In reply to: cjl 's message, "OK, I'm in." on 08:43:47 12/08/02 Sun

I put my take on the genre mixing in my so-so essay/letter posted below. I think that the important part of mixing the Western and sci-fi genres is that it allows Whedon to use the culturally powerful Western genre tropes without having to be deliberately anachronistic or ironical. That's one of the problems I've noted with recent attempts to revive the Western genre. If you want diversity and empowerment of traditionally oppressed groups, which modern audiences really do, you've either got to choose great silliness like "Maverick" or anachronisms shoehorned in like in "Young Riders" (TV series from about ten years ago).
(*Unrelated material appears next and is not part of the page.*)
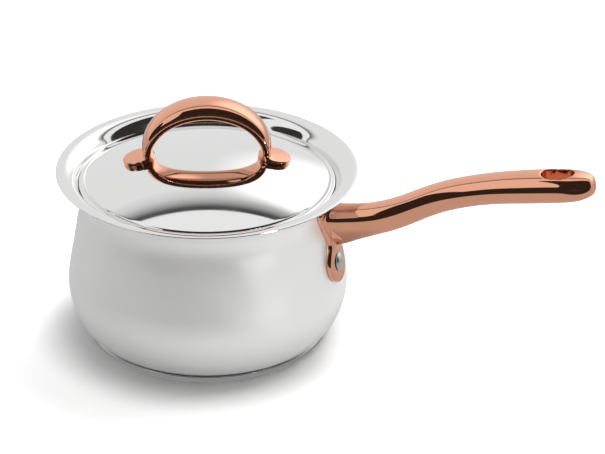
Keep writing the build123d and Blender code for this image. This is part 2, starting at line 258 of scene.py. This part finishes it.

You could still have characters like Zoe, strong, ex-soldier, black woman in an inter-racial marriage, but you'd have to give some kind of explanation, and you wouldn't have the rest of the cast and everyone they come into contact with accepting her for who she is without even blinking. With the sci-fi setting, Joss can have his empowering examples of diversity, like Zoe, Wash, Kaylee, and even Book, without having to self-consciously fanwank history. In the Firefly verse people around see Zoe as a tough, scary, commanding woman who you don't argue with because she can and will kill you (unless you are Mal or Wash). Which is just the way our world should work, but doesn't yet.